Text Classification, Bootstrapping Error

Hi again! After creating a new dataset, I tried bootstrapping it but ran into the following error:

ValueError: Tried to find at least 10 examples containing the 87 seed terms provided, but only found 0 matches. Gave up after searching 10000 examples from the stream.

I tried different methods to yield positive results such as removing punctuation from the terms list and removing terms that had spaces. I even manually searched for some of the terms in the dataset I’m annotating and there are indeed questions that contain the seeds/keywords. Any idea what could be wrong here?

Which version of Prodigy are you using? The error message sounds like you’re still on an older version that only supports string seed terms and not yet match patterns, like the NER recipes.

In the latest version, textcat.teach lets you provide a patterns file and describe the individual tokens you’re looking for. This means you can also handle multi-word tokens, case sensitivity vs. insensitivity and even use other token attributes like lemmas or boolean flags. Here are some examples:

{"label": "POLITICS", "pattern": [{"lower": "white"}, {"lower": "house"}]}
{"label": "SALE", "pattern": [{"lemma": "buy"}]}

The first pattern would present texts containing the tokens “white house”, “White House” etc. (matched only on the lowercase form) for the label POLITICS. The second pattern would find texts containing tokens with the lemma "buy "(e.g. “bought”, “buying”) for the label SALE.

The previous approach of only matching exact strings was slightly limiting, which we’ve replaced it with the more flexible patterns solution.

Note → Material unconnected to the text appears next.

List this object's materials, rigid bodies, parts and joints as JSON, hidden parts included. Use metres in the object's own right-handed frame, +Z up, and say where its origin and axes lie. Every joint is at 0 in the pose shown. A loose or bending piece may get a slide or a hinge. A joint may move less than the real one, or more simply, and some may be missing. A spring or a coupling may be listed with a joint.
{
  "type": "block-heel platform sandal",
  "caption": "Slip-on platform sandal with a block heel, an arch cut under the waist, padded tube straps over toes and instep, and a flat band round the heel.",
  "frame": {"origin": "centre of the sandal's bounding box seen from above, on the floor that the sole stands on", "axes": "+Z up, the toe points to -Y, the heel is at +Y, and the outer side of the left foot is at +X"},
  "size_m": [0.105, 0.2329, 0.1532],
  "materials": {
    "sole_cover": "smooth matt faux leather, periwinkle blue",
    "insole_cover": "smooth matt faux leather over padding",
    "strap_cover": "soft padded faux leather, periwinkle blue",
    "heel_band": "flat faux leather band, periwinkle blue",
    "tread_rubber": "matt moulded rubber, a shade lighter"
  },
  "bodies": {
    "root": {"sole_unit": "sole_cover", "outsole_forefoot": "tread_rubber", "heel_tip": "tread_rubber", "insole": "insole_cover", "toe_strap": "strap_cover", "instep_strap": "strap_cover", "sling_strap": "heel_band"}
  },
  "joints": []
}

You can also use the terms.teach recipe to create terminology lists from word vectors and then convert those to match patterns using terms.to-patterns. This might also help with your other question: you can start off with a few seed terms and use word vectors to find other, similar terms you maybe didn’t think of (even misspellings – I’m sometimes surprised how common some of them are, and it’s really difficult to guess how people may misspell some word).